Kate O’Beirne finds Sgt. Hester disgraceful, even though her physical standards seemed perfectly adequate.

I realize we ladies are smaller and have a reduced capacity for upper body strength compared to men, and I have no doubt there are many war situations in which women generally would be at a disadvantage. I also realize that it’s hard on a family for Mom to be away. But isn’t it hard on a family for Dad to be away? Do O’Beirne and Lopez believe that husbands and fathers play a less critical role in family life than wives and mothers? I thought conservatives were into fatherhood these days.

I believe we should leave it to the military, not Kate O’Beirne or Kathryn Jean Lopez, to decide who is qualified to be a soldier and who isn’t.
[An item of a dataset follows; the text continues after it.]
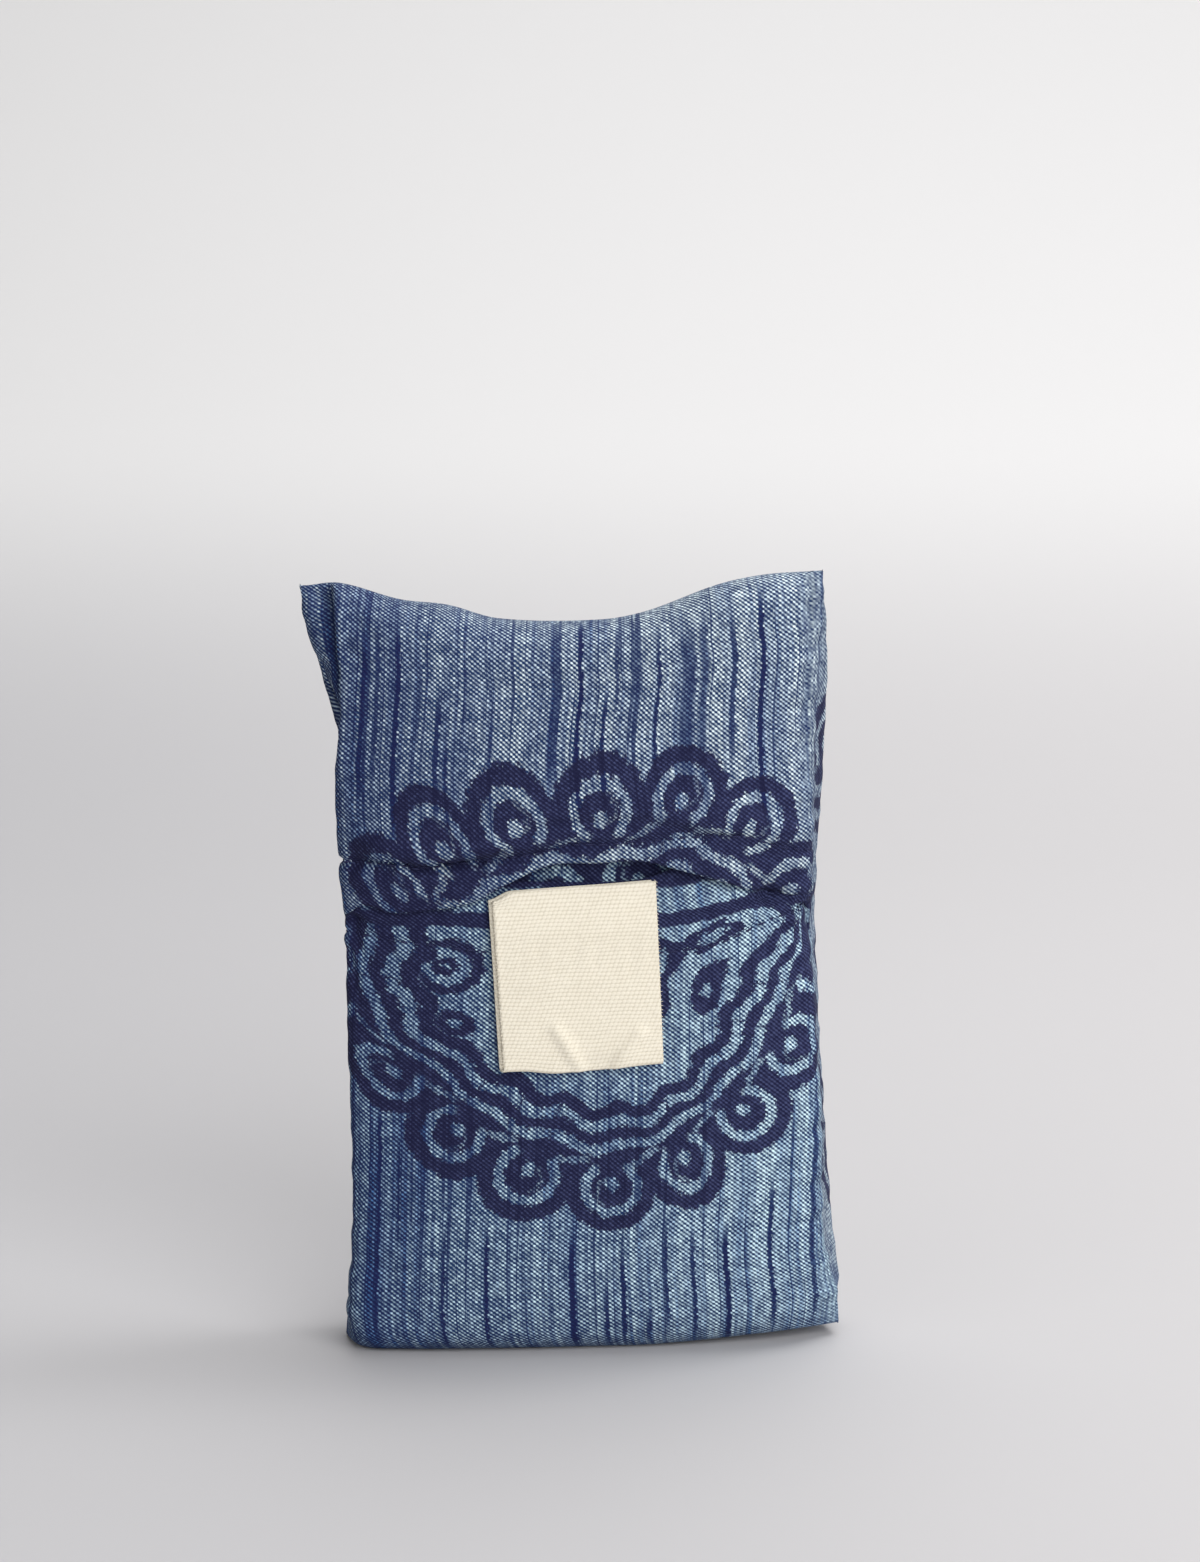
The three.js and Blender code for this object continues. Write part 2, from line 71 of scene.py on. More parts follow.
TUCK_START = 10  # how far below the lip the lower end begins to lean in
CENTRE = (1.7, 2.3)  # where the middle between the seams lies in the frame
# z, twist, x and y of the left seam, x and y of the right one, then left, right, edge and middle of the
# front, and the same of the back
SECTIONS = np.array(
    [
        (0, 0.1, -61.5, 0, 66.5, 2, -57, 60, -9.5, -14.5, -58, 62, 10, 14.5),
        (12, 0.06, -60.4, 0, 65.5, -1, -59.4, 61.7, -11, -17.3, -59.4, 65.7, 10.5, 16.5),
        (30, 0.03, -57.6, 1, 62, -3.5, -58.4, 60.7, -11.5, -18.2, -58, 64.2, 10.5, 17),
        (60, 0, -56.6, 1, 61.3, -2.5, -58.8, 59.6, -11.5, -18.6, -58, 61.6, 11, 17.4),
        (90, 0, -57, 0, 59.3, -1, -59.6, 58.2, -11, -18.4, -58.4, 60, 11, 17.6),
        (110, 0, -58, -1, 58.2, 0, -60, 56.4, -10, -18, -59, 59, 11, 17.4),
        (128, 0, -58.5, 0, 58.6, -2, -61.4, 57.4, -10.5, -18, -59.5, 59.6, 11, 17),
        (150, 0, -60.4, 1, 58.4, -4, -62.2, 56.6, -10, -17.2, -60, 61, 10, 16),
        (162, 0, -64, 1, 58.9, -4, -63, 57, -8.8, -15.6, -61.4, 61.6, 8.8, 14.2),
        (171, 0, -66.8, 1, 59.6, -3, -63.4, 57.4, -7.6, -13.8, -62, 61.6, 7.4, 12.4),
        (180, 0, -69.6, 1, 60.2, -2, -63.6, 57, -5.8, -11.6, -63, 61, 5.5, 10.4),
        (189, 0, -71.2, 1, 60.4, 0, -64, 56, -4, -9.4, -64, 59.6, 4, 8.6),
    ]
)
CROWN = [(0.1, 0.62), (0.3, 0.95), (0.5, 1), (0.7, 0.95), (0.9, 0.62)]  # share of the width, of the rise
SIDE_SPANS = 8  # stretches of a section's curve from seam to seam on one side
LOOP_POINTS = 2 * (SIDE_SPANS + 1)
CREST = np.array(  # x, z of the top fold from ear to ear
    [(-70, 197.3), (-61, 198), (-46, 193.8), (-34, 192.4), (-21, 188.9), (4, 188.6), (16, 190.8),
     (34, 197.6), (46, 200.2), (60, 201.2)]
)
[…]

I’m told that our military activities in Iraq require smarts as much as brawn, if not more so. And in the past year the military often fell short of recruitment goals, causing the Army to lower its standards on aptitude tests. Are we supposed to replace smart, well-trained women for (possibly) less smart and less-well-trained men in order to satisfy Kate O’Beirne’s sense of propriety?

And if Ms. Lopez wants women serving in Iraq to be replaced by men, she could start by kicking her colleague Jonah Goldberg in his lazy butt and telling him to enlist.

Further — if we don’t want moms and dads going to war, maybe we should be a little more circumspect about starting wars, hm?